In a discussion of funding and cost of capital, Pinard said STAG’s cost of debt in the private placement market is “anywhere between 140 and 150 basis points over,” and he said the company has been told it could receive a 25 to 30 basis point pricing benefit in the public bond market after its inaugural issuance. On cost of equity, he cited a low-6% implied cap rate framework and emphasized STAG is retaining “north of $100 million of cash flows after dividend” and expects it can operate its 2026 plan without accessing equity markets. Pinard said leverage would be around 5.25x at the midpoint of the plan, up from 5.0x at year-end.

Development activity and outlook

As of the end of the fourth quarter, Crooker said STAG had 3.5 million square feet of development activity or recent completions across 14 buildings. He said 59% of that square footage was completed and those completed developments were 73% leased as of December 31.

During the quarter, STAG commenced a new 186,000-square-foot development in Lenexa, Kansas, identified within its existing portfolio by the operations team.
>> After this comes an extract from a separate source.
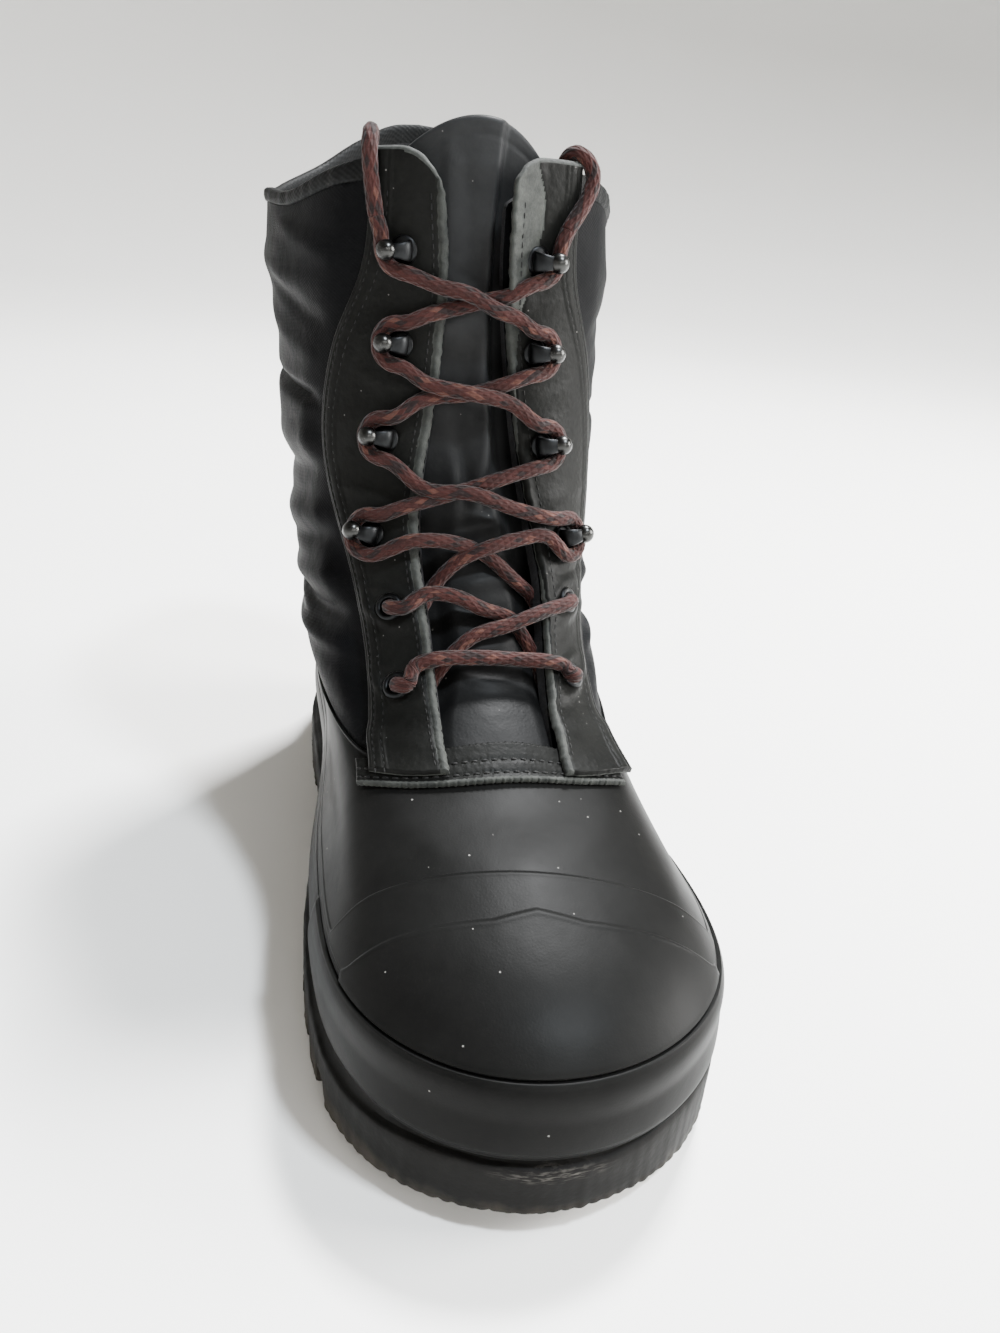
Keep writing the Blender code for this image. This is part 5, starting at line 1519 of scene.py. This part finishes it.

Crooker said the project is expected to deliver in the first quarter of 2027, can be demised into suites of 60,000 square feet or less, and is projected to generate a 7.2% cash yield.

After quarter end, STAG executed a 78,000-square-foot lease at one of its Charlotte development projects with a manufacturing and assembly company, bringing that building to 39% leased. Management said it had initially underwritten full stabilization in the first quarter of 2027. Later in the call, the company characterized the Charlotte tenant as tied to a larger manufacturing facility in the submarket, with activity described as “light manufacturing” and ancillary needs such as storage and light assembly.

In response to a question about 2026 development leasing assumptions, Chief Operating Officer Steve Kimball said guidance includes 957,000 square feet of development leasing, including a build-to-suit. After accounting for the build-to-suit and the Charlotte lease executed after quarter end, he said the remaining projected development leasing for 2026 is roughly 500,000 to 530,000 square feet.

2026 guidance and dividend changes

Pinard outlined initial 2026 guidance, including expected same-store cash NOI growth of 2.75% to 3.25%. Underlying assumptions include retention of 70% to 80%, cash leasing spreads of 18% to 20%, and average same-store occupancy of 96% to 97%. Pinard also said STAG included 50 basis points of credit loss in initial same-store cash NOI guidance, which he described as inconsistent with prior years’ approach.

For external growth, management guided to acquisitions of $350 million to $650 million at a 6.25% to 6.75% cash cap rate, with timing weighted to the back half of the year. Disposition guidance is $100 million to $200 million. G&A is expected to be $53 million to $56 million. Pinard said higher interest expense from refinancing the company’s $300 million Term Loan G will be a $0.03 headwind to 2026 core FFO per share growth. The company initiated 2026 core FFO per share guidance of $2.60 to $2.64.

Crooker also noted that after year-end STAG raised its dividend by 4%, calling it the largest increase since 2014. He said the increase reflects years of reducing the payout ratio and retaining free cash flow. The company also changed its dividend payment cadence from monthly to quarterly going forward.

About Stag Industrial (NYSE:STAG)

Stag Industrial, Inc is a real estate investment trust (REIT) that specializes in the acquisition, ownership and operation of single-tenant industrial properties throughout the United States. The company’s portfolio is focused on free-standing warehouses, distribution centers and light manufacturing facilities designed to meet the logistical needs of a diverse tenant base. By concentrating on properties with straightforward layouts and minimal common-area maintenance, Stag Industrial seeks to deliver stable rental income and attractive risk-adjusted returns for its shareholders.

Since its founding in 2010 and initial public offering in 2011, Stag Industrial has pursued a disciplined investment strategy centered on high-quality, well-located assets.